Monessen Positive Action is funded by a two-year, $153,000 grant from the Pennsylvania Commission on Crime and Delinquency

mathilda spencer

Dr. Mathilda Spencer

California University of Pennsylvania is partnering with local organizations on an after-school program to improve student behavior and academic motivation. 

Monessen Positive Action (MPACT) is a collaboration between the Monessen School District, Cal U, Monessen Communities That Care and the Monessen Public Library. 

It is funded by a two-year, $153,000 grant from the Pennsylvania Commission on Crime and Delinquency obtained by Dr. Mathilda Spencer, associate professor of criminal justice at Cal U. 

MPACT will be offered to Monessen middle school students who sign up for the after-school program. Cal U student facilitators will provide the instruction, using curriculum from the national Positive Action organization. 

The program emphasizes how positive thoughts lead to positive actions, and it provides tools that children can use to be successful. Positive outcomes include improvements in math and reading skills, and a significant reduction in instances of violence, bullying, suspensions and disciplinary referrals. 

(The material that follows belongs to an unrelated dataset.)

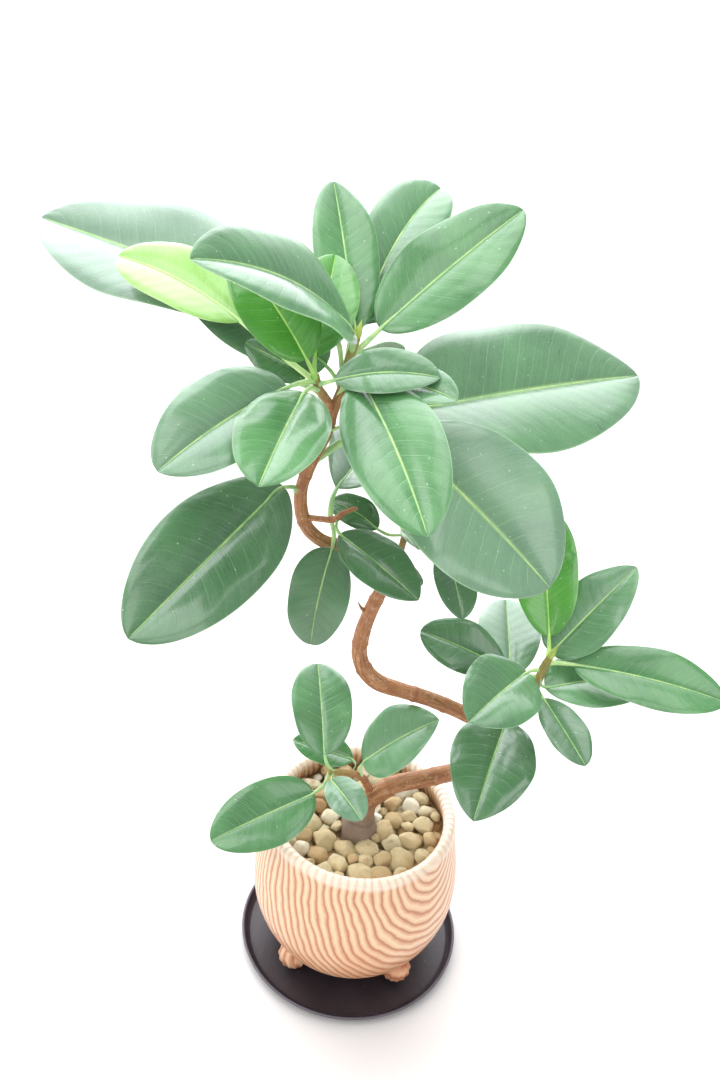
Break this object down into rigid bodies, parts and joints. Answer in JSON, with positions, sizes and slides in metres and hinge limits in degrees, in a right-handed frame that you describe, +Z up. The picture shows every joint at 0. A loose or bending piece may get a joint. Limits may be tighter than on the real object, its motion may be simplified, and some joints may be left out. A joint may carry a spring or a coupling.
{
  "type": "potted ficus",
  "caption": "Young ficus with a winding woody trunk and broad oval leaves, in a round-bellied ceramic pot topped with pebbles, standing on a shallow saucer.",
  "frame": {"origin": "centre of the saucer's underside, on the surface it stands on", "axes": "+Z up along the pot's axis, -Y towards the front, where the crown leans out, +X to the right, where the trunk bends out"},
  "size_m": [0.4099, 0.3123, 0.5099],
  "materials": {
    "saucer": "satin black",
    "glaze": "cream glaze with reddish-brown wavy grain",
    "screen": "matte mesh",
    "soil": "crumbly dark soil",
    "stone": "dry pebbles, tan and khaki",
    "bark": "smooth brown bark with pale pores",
    "bud": "waxy yellow-green scale",
    "leaf_lime": "glossy new leaf",
    "leaf_fresh": "glossy young leaf",
    "leaf_mature": "glossy grown leaf with pale margin",
    "leaf_dark": "glossy dark leaf with pale margin"
  },
  "bodies": {
    "root": {"saucer": "saucer", "pot": "glaze", "drain_screen": "screen", "soil": "soil", "gravel": "stone", "trunk": "bark", "left_fork": "bark", "side_twig": "bark", "back_twig": "bark", "right_branch": "bark", "low_twig": "bark", "leaf_top_far_left": "leaf_mature", "leaf_fork_left": "leaf_mature", "leaf_left_lime": "leaf_lime", "leaf_top_left_broad": "leaf_mature", "leaf_left_bright": "leaf_fresh", "leaf_left_upright": "leaf_fresh", "leaf_top_upright": "leaf_mature", "leaf_top_back": "leaf_mature", "leaf_top_back_right": "leaf_mature", "leaf_top_right": "leaf_mature", "leaf_top_small": "leaf_mature", "leaf_crown_right_long": "leaf_mature", "leaf_fork_front": "leaf_mature", "leaf_fork_right_broad": "leaf_mature", "leaf_fork_turned": "leaf_mature", "leaf_left_across": "leaf_mature", "leaf_left_low": "leaf_mature", "leaf_left_under": "leaf_mature", "leaf_left_round": "leaf_mature", "leaf_left_dark": "leaf_dark", "leaf_trunk_left_big": "leaf_dark", "leaf_twig_back": "leaf_mature", "leaf_twig_hanging": "leaf_dark", "leaf_twig_front": "leaf_dark", "leaf_back_blotched": "leaf_dark", "leaf_back_small": "leaf_mature", "leaf_back_tiny": "leaf_dark", "leaf_back_low": "leaf_dark", "leaf_right_inner": "leaf_dark", "leaf_right_back": "leaf_mature", "leaf_right_upright": "leaf_fresh", "leaf_right_raised": "leaf_mature", "leaf_right_far": "leaf_mature", "leaf_right_under": "leaf_mature", "leaf_right_front": "leaf_mature", "leaf_right_hanging": "leaf_dark", "leaf_bend_hanging": "leaf_dark", "leaf_low_upright": "leaf_mature", "leaf_low_right": "leaf_mature", "leaf_low_left": "leaf_mature", "leaf_low_front": "leaf_mature", "leaf_low_back": "leaf_mature", "bud_top": "bud", "bud_back": "bud", "bud_right": "bud"}
  },
  "joints": []
}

Spencer and five Cal U students participated in Positive Action virtual training last fall. The goal is to start MPACT instruction for  students this spring. 

“The program facilitators are paid positions for our students, who are majoring in psychology, social work, political science and sociology. Three of them are using it as their internship experience,” Spencer said. 

MPACT lessons will be delivered online or in person, depending on what safety precautions the district may take in response to the COVID-19 pandemic this spring. 

It’s good exposure to the real world, Spencer said, as the Cal U facilitators plan how to make each unit of instruction relevant to the middle-schoolers. 

“Our students are getting experience that you cannot get in a classroom. How are they going to customize the content so their student can relate and respond to it? We are working with the classroom teachers to learn some of the issues that the kids are going through, so we can ‘learn the language.’” 

MPACT is also a way for Cal U students to help in their community. 

“This has the potential to change these kids’ lives and our students’ lives as well,” Spencer said. “As program facilitators, they will get to know that feeling of success that you get by working with kids and giving back in a way that is so positive.”

“It’s a wonderful partnership,” Spencer said of the collaboration that includes program coordinator Darla Holmes, a retired Cal U employee; Eric Manko, principal of Monessen Middle School; Teresa Seh, project director/mobilizer for Communities That Care; and Marsha Adams, children’s coordinator at Monessen Public Library. Karen Primm, from the Office of Sponsored Programs and Research at Cal U, also assisted with the program.